Vaudeville : Deburau, pièce en quatre actes, en vers libres, par M. Sacha Guitry.


Le Deburau de M. Sacha Guitry a obtenu un joli succès. C’est une pièce agréable à voir et à entendre, anecdotique, épisodique, pleine de morceaux bien venus et pleine de trous, brillante, décousue, romanesque, poétique et à la bonne franquette. On y joue la pantomime et on y parle en vers, ou du moins en vers libres. Après les Butors et Deburau, le vers libre au théâtre va devenir redoutable. De la gaîté, de la tristesse, de la tendresse, à la surface et en surface.
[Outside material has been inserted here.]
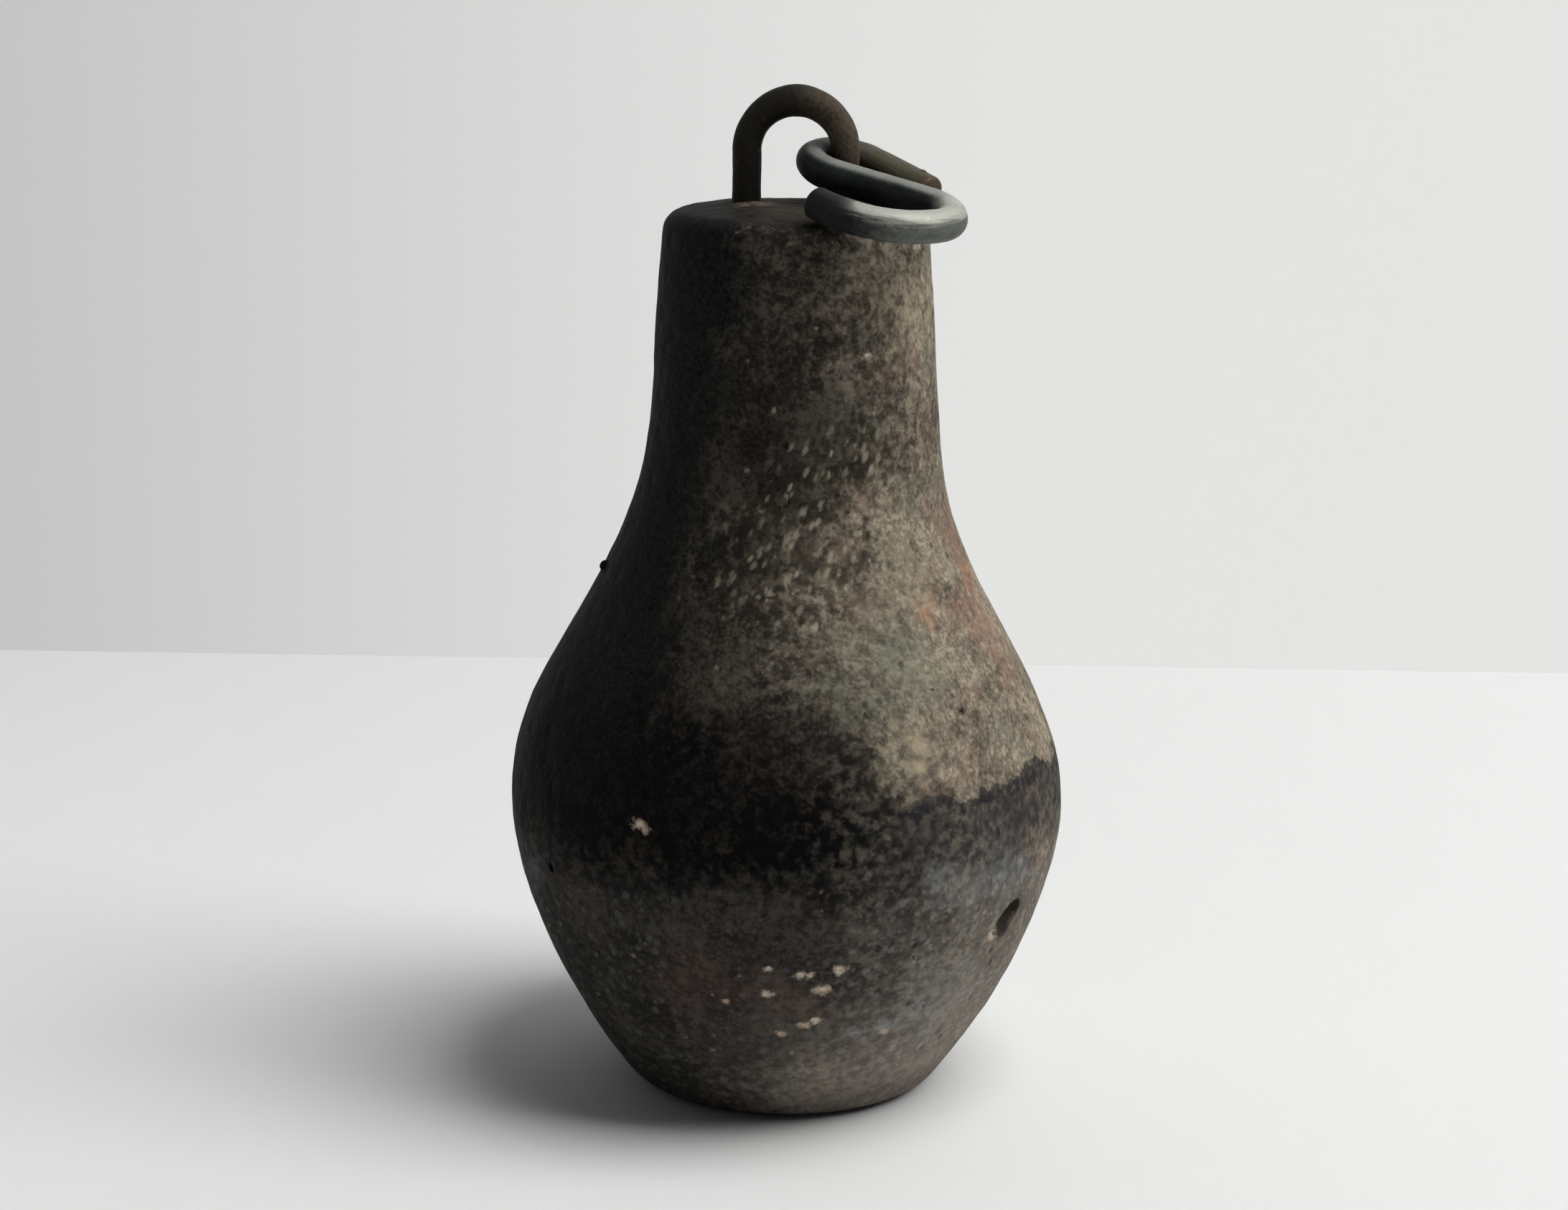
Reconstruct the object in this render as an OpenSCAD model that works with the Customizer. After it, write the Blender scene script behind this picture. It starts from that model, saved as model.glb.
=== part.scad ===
// Pear-shaped cast iron plumb bob with a cast-in wire eye and a loose S-hook.
// Millimetres, +Z up. The origin is the middle of the flat foot, on the surface it stands on.
// The eye lies in the XZ plane. The hook lies on the rim, towards -Y and +X.

/* [Casting] */
// Height of the iron body, from the foot to the rim of the neck
body_h = 111.2; // [106:0.1:120]
// Diameter of the belly
belly_d = 70; // [60:0.5:80]
// Height of the belly's widest line
belly_h = 36.6; // [30:0.1:44]
// Diameter of the flat that the bob stands on
foot_flat_d = 33.2; // [26:0.1:38]
// Radius of the rounding between the flat foot and the flank
foot_round = 5; // [1:0.1:7]
// How far the flank leans out from upright where it leaves the foot, in degrees
foot_flare = 38; // [30:1:46]
// Diameter of the neck at its base
neck_base_d = 36; // [33:0.1:44]
// Height at which the flank has become the neck
neck_base_h = 85; // [78:0.5:92]
// Diameter of the neck at the top, measured to the sharp corner before rounding
neck_top_d = 32.5; // [28:0.1:33]
// Radius of the rounding on the rim of the neck
rim_round = 2.8; // [1:0.1:5]
// Slope of the crowned top where it meets the rim's rounding, in degrees
crown_slope = 8; // [4:0.5:12]

/* [Curve of the flanks] */
// Length over which the lower flank keeps the flare of the foot
foot_pull = 10; // [6:0.5:14]
// Length below the belly over which the flank stays upright
belly_pull_down = 11; // [6:0.5:15]
// Length above the belly over which the flank stays upright
belly_pull_up = 18; // [12:0.5:22]
// Length below the neck over which the flank keeps the neck's taper
neck_pull = 22.5; // [14:0.5:26]

/* [Eye] */
// Thickness of the eye's wire
eye_wire_d = 3.75; // [3:0.05:4.2]
// Distance between the centres of the eye's two legs
eye_span = 12.2; // [11.2:0.1:14]
// Height of the eye above the middle of the crowned top
eye_stand = 14.1; // [12.8:0.1:17]
// Depth of the legs in the iron, from the middle of the top to the middle of their feet
eye_depth = 24.5; // [16:0.5:40]
// Radius at which the feet are bent outwards, at the middle of the wire
eye_foot_bend = 3.6; // [2.5:0.1:5]
// Straight length of each foot past its bend
eye_foot_len = 2.4; // [1:0.1:3]
// Gap between the wire and the iron round it
cast_gap = 0.05; // [0.02:0.01:0.1]

/* [S-hook] */
// Thickness of the hook's wire
hook_wire_d = 4; // [3.4:0.05:4.2]
// Play between the eye's wire and the inside of the bend that holds it, all round
hook_play = 0.47; // [0.4:0.01:0.8]
// Straight length of the back leg, from the bend to its cut end
hook_back_len = 10.5; // [7:0.1:12]
// How far the back leg closes in towards the middle leg, in degrees
hook_close = 25; // [10:1:28]
// Straight length of the middle leg
hook_middle_len = 12.5; // [10:0.1:16]
// Radius of the tight end of the line loop, at the middle of the wire
loop_tight_r = 4; // [3.2:0.1:5]
// Angle through which the tight end of the line loop turns, in degrees
loop_tight_turn = 114; // [100:1:125]
// Radius of the wide side of the line loop, at the middle of the wire
loop_wide_r = 10.3; // [9:0.1:12]
// Angle through which the wide side of the line loop turns, in degrees
loop_wide_turn = 91; // [70:1:95]
// Straight length at the cut end of the line loop
end_len = 0.8; // [0.6:0.1:2]
// Length of the bevel on the hook's cut ends
end_bevel = 0.5; // [0.2:0.05:0.55]

/* [How the hook lies] */
// Turn of the hook about the eye's leg, from square to the eye, in degrees
hook_turn = -20; // [-30:1:-10]
// How far the hook's front side hangs down, in degrees
hook_tip = 14; // [8:0.5:18]
// How far the hook slopes down away from the eye, in degrees
hook_fall = 9; // [3:0.5:12]
// How far the hook is pulled out from the centre of the leg
hook_pull = 0.16; // [0:0.01:0.2]
// Gap at which the hook lies over the rim
rest_gap = 0.25; // [0.1:0.01:0.4]

/* [Hidden] */

// Faces round a full circle, and segments along each stretch of flank
circle_fn = 96;
flank_steps = 20;
round_steps = 8;
crown_steps = 6;
rest_steps = 24;

// Each straight is a hair thinner than the bends it joins and laps into them, so that they fuse
seam_step = 0.01;
seam_lap = 0.05;

iron = [0.23, 0.20, 0.18];
rusty_wire = [0.22, 0.16, 0.12];
zinc_wire = [0.47, 0.49, 0.50];

belly_r = belly_d / 2;
foot_flat_r = foot_flat_d / 2;
neck_base_r = neck_base_d / 2;
neck_top_r = neck_top_d / 2;

// The neck's taper, and where its rim's rounding is centred
neck_taper = atan((neck_base_r - neck_top_r) / (body_h - neck_base_h));
rim_corner = rim_round * tan((90 - neck_taper) / 2);
rim_r = neck_top_r - rim_corner;
rim_h = body_h - rim_round;

// The crowned top: a shallow cap that carries on from the rim's rounding, and the small flat
// in its middle
rim_edge = on_circle([rim_r, rim_h], rim_round, 90 - crown_slope);
crown_r = rim_edge[0] / sin(crown_slope);
crown_centre = [0, rim_edge[1] - crown_r * cos(crown_slope)];
top_h = crown_centre[1] + crown_r * cos(crown_slope / crown_steps);

// The eye: an arch over two straight legs, and bent feet inside the iron
eye_leg_x = eye_span / 2;
arch_h = top_h + eye_stand - eye_wire_d / 2 - eye_leg_x;
foot_bend_h = top_h - eye_depth + eye_foot_bend;

// The hook's first bend goes round the eye's leg with its play
hook_bend_r = (eye_wire_d + hook_wire_d) / 2 + hook_play;
hook_x = eye_leg_x + hook_pull;

// Point at angle a on a circle of radius r about c
function on_circle(c, r, a) = c + r * [cos(a), sin(a)];

// Point at t, from 0 to 1, of the cubic curve from a to d with handles b and c
function on_cubic(a, b, c, d, t) =
    pow(1 - t, 3) * a + 3 * pow(1 - t, 2) * t * b + 3 * (1 - t) * t * t * c + pow(t, 3) * d;

// The outline: foot rounding, foot to belly, belly to neck, rim rounding, crowned top
foot_centre = [foot_flat_r, foot_round];
foot_end = on_circle(foot_centre, foot_round, -foot_flare);
belly = [belly_r, belly_h];
neck_base = [neck_base_r, neck_base_h];
rim_centre = [rim_r, rim_h];

function foot_round_points() =
    [for (i = [0 : round_steps - 1])
        on_circle(foot_centre, foot_round, -90 + (90 - foot_flare) * i / round_steps)];

function lower_flank_points() =
    [for (i = [0 : flank_steps - 1])
        on_cubic(foot_end, foot_end + foot_pull * [sin(foot_flare), cos(foot_flare)],
            belly - [0, belly_pull_down], belly, i / flank_steps)];

function upper_flank_points() =
    [for (i = [0 : flank_steps])
        on_cubic(belly, belly + [0, belly_pull_up],
            neck_base + neck_pull * [sin(neck_taper), -cos(neck_taper)], neck_base, i / flank_steps)];

function rim_points() =
    [for (i = [0 : round_steps])
        on_circle(rim_centre, rim_round,
            neck_taper + (90 - crown_slope - neck_taper) * i / round_steps)];

function crown_points() =
    [for (i = [1 : crown_steps - 1])
        on_circle(crown_centre, crown_r, 90 - crown_slope * (1 - i / crown_steps))];

casting_outline = concat([[0, 0]], foot_round_points(), lower_flank_points(),
    upper_flank_points(), rim_points(), crown_points(), [[0, top_h]]);

// The hook's path in its own flat plane, with the centre of its first bend at the origin.
// The middle leg runs along +X at y = -hook_bend_r. The line loop lies beyond it.
tight_centre = [hook_middle_len, -hook_bend_r - loop_tight_r];
tight_end_a = 90 - loop_tight_turn;
wide_centre = on_circle(tight_centre, loop_tight_r - loop_wide_r, tight_end_a);
wide_end_a = tight_end_a - loop_wide_turn;
back_start_a = 90 - hook_close;
back_start = on_circle([0, 0], hook_bend_r, back_start_a);

function arc_points(c, r, a0, a1) =
    [for (i = [0 : rest_steps]) on_circle(c, r, a0 + (a1 - a0) * i / rest_steps)];

function hook_path() = concat(
    [back_start + hook_back_len * [sin(back_start_a), -cos(back_start_a)]],
    arc_points([0, 0], hook_bend_r, back_start_a, 270),
    [for (i = [1 : rest_steps]) [hook_middle_len * i / rest_steps, -hook_bend_r]],
    arc_points(tight_centre, loop_tight_r, 90, tight_end_a),
    arc_points(wide_centre, loop_wide_r, tight_end_a, wide_end_a),
    [on_circle(wide_centre, loop_wide_r, wide_end_a) + end_len * [sin(wide_end_a), -cos(wide_end_a)]]);

// Directions of the hook plane's own X and Y as it lies on the neck
fall_dir = [cos(hook_fall), 0, -sin(hook_fall)];
tip_dir = [sin(hook_tip) * sin(hook_fall), cos(hook_tip), sin(hook_tip) * cos(hook_fall)];
plane_x = cos(hook_turn) * fall_dir + sin(hook_turn) * tip_dir;
plane_y = cos(hook_turn) * tip_dir - sin(hook_turn) * fall_dir;

// Height at which the middle of the hook's wire clears the neck's top, at r from the axis
wire_clear = hook_wire_d / 2 + rest_gap;
function resting_h(r) =
    r <= (crown_r + wire_clear) * sin(crown_slope) ?
        crown_centre[1] + sqrt(pow(crown_r + wire_clear, 2) - r * r) :
    r < rim_r + rim_round + wire_clear ?
        rim_h + sqrt(pow(rim_round + wire_clear, 2) - pow(r - rim_r, 2)) : 0;

// The hook is let down along the eye's leg until its first point meets the rim
function hook_lift(p) =
    let (q = [hook_x, 0, 0] + p[0] * plane_x + p[1] * plane_y)
    resting_h(norm([q[0], q[1]])) - q[2];
hook_h = max([for (p = hook_path()) hook_lift(p)]);

// A straight of wire of diameter d along +X. It laps into the bend before it and, unless it ends
// the wire, into the bend after it. What follows starts at its end.
module wire_straight(d, length, ends = false, bevel = 0) {
    r = d / 2;
    far = ends ? length : length + seam_lap;
    rotate([0, 90, 0]) rotate_extrude($fn = circle_fn / 2)
        polygon([[0, -seam_lap], [r, -seam_lap], [r, far - bevel], [r - bevel, far], [0, far]]);
    translate([length, 0, 0]) children();
}

// A bend of wire of diameter d that sets out along +X and turns left, or right if turn is negative.
// With laps it runs on into what follows. What follows starts at its end.
module wire_bend(d, r, turn, laps = false) {
    side = sign(turn);
    drawn = abs(turn) + (laps ? seam_lap / r * 180 / PI : 0);
    translate([0, side * r, 0]) {
        rotate_extrude(angle = drawn, start = side > 0 ? -90 : 90 - drawn, $fn = circle_fn)
            translate([r, 0]) circle(d = d, $fn = circle_fn / 2);
        rotate([0, 0, turn]) translate([0, -side * r, 0]) children();
    }
}

// The eye's leg on the +X side, from the arch down to the end of its foot, drawn in the XY plane
module eye_leg(d) {
    translate([eye_leg_x, 0, 0]) rotate([0, 0, -90])
        wire_straight(d - seam_step, arch_h - foot_bend_h)
        wire_bend(d, eye_foot_bend, 90)
        wire_straight(d - seam_step, eye_foot_len + (d - eye_wire_d) / 2, ends = true);
}

module eye_wire(d) {
    translate([0, 0, arch_h]) rotate([90, 0, 0]) {
        rotate_extrude(angle = 180, $fn = circle_fn)
            translate([eye_leg_x, 0]) circle(d = d, $fn = circle_fn / 2);
        eye_leg(d);
        mirror([1, 0, 0]) eye_leg(d);
    }
}

module casting() {
    color(iron) difference() {
        rotate_extrude($fn = circle_fn) polygon(casting_outline);
        eye_wire(eye_wire_d + 2 * cast_gap);
    }
}

module eye_staple() {
    color(rusty_wire) eye_wire(eye_wire_d);
}

// The hook lying flat, made both ways from where its first bend meets its middle leg
module hook_flat() {
    d = hook_wire_d;
    translate([0, -hook_bend_r, 0]) {
        rotate([0, 0, 180])
            wire_bend(d, hook_bend_r, -180 - hook_close)
            wire_straight(d - seam_step, hook_back_len, ends = true, bevel = end_bevel);
        wire_straight(d - 2 * seam_step, hook_middle_len)
            wire_bend(d - seam_step, loop_tight_r, -loop_tight_turn, laps = true)
            wire_bend(d, loop_wide_r, -loop_wide_turn)
            wire_straight(d - seam_step, end_len, ends = true, bevel = end_bevel);
    }
}

module s_hook() {
    color(zinc_wire) translate([hook_x, 0, hook_h])
        rotate([hook_tip, hook_fall, 0]) rotate([0, 0, hook_turn]) hook_flat();
}

casting();
eye_staple();
s_hook();
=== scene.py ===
import math

import bpy
from mathutils import Matrix, Vector, kdtree, noise


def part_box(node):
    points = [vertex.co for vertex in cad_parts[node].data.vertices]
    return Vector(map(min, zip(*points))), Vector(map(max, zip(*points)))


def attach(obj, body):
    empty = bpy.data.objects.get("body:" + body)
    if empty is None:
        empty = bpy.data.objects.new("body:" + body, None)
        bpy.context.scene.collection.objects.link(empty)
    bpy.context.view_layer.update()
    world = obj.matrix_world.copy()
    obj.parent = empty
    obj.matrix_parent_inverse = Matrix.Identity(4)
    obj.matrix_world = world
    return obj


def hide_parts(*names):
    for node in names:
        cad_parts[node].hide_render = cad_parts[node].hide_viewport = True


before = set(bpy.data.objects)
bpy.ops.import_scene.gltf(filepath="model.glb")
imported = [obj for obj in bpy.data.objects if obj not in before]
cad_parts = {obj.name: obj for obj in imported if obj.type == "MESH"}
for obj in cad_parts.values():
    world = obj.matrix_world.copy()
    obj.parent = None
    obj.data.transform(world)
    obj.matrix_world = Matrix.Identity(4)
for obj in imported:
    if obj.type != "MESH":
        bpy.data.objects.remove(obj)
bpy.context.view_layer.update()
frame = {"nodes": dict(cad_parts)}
scene = bpy.context.scene
mm = 0.001
print("frame loaded:", ", ".join(frame["nodes"]))


# Camera
cameraLook = {
    "place": (0.0, -0.400, 0.154),
    "down": 13.04,  # degrees below level
    "aside": -0.10,
    "tilt": 0.83,  # the top leans right
    "lens": 74.8,
    "sensor": 36.0,
}


def makeCamera(look):
    down, aside, tilt = (math.radians(look[key]) for key in ("down", "aside", "tilt"))
    ahead = Vector((math.sin(aside) * math.cos(down), math.cos(aside) * math.cos(down), -math.sin(down)))
    right = ahead.cross(Vector((0, 0, 1))).normalized()
    up = right.cross(ahead)
    tiltedRight = right * math.cos(tilt) + up * math.sin(tilt)
    tiltedUp = up * math.cos(tilt) - right * math.sin(tilt)
    turn = Matrix((tiltedRight, tiltedUp, -ahead)).transposed().to_4x4()
    data = bpy.data.cameras.new("benchCamera")
    data.lens, data.sensor_width, data.sensor_fit = look["lens"], look["sensor"], "HORIZONTAL"
    data.clip_start, data.clip_end = 0.01, 20
    camera = bpy.data.objects.new("benchCamera", data)
    camera.matrix_world = Matrix.Translation(look["place"]) @ turn
    scene.collection.objects.link(camera)
    scene.camera = camera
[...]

Une pièce qui est bien de maintenant et qui pourtant évoque des souvenirs d’hier ; une pièce où circule largement l’air d’aujourd’hui, où le passé flotte en ombres falotes : on y rencontre des personnages connus, un peu étonnés de s’y voir et qui, après le premier instant de surprise, y conversent avec plaisir. Le spectacle est varié, le dialogue alerte et souple avec un jaillissement de mots heureux, et le tout n’est pas fort original et pourtant n’est pas vieux jeu. Cela n’émeut guère, mais n’ennuie pas et encore moins, ne fatigue. Pièce facile, vers faciles, plaisir facile, le triomphe de la facilité.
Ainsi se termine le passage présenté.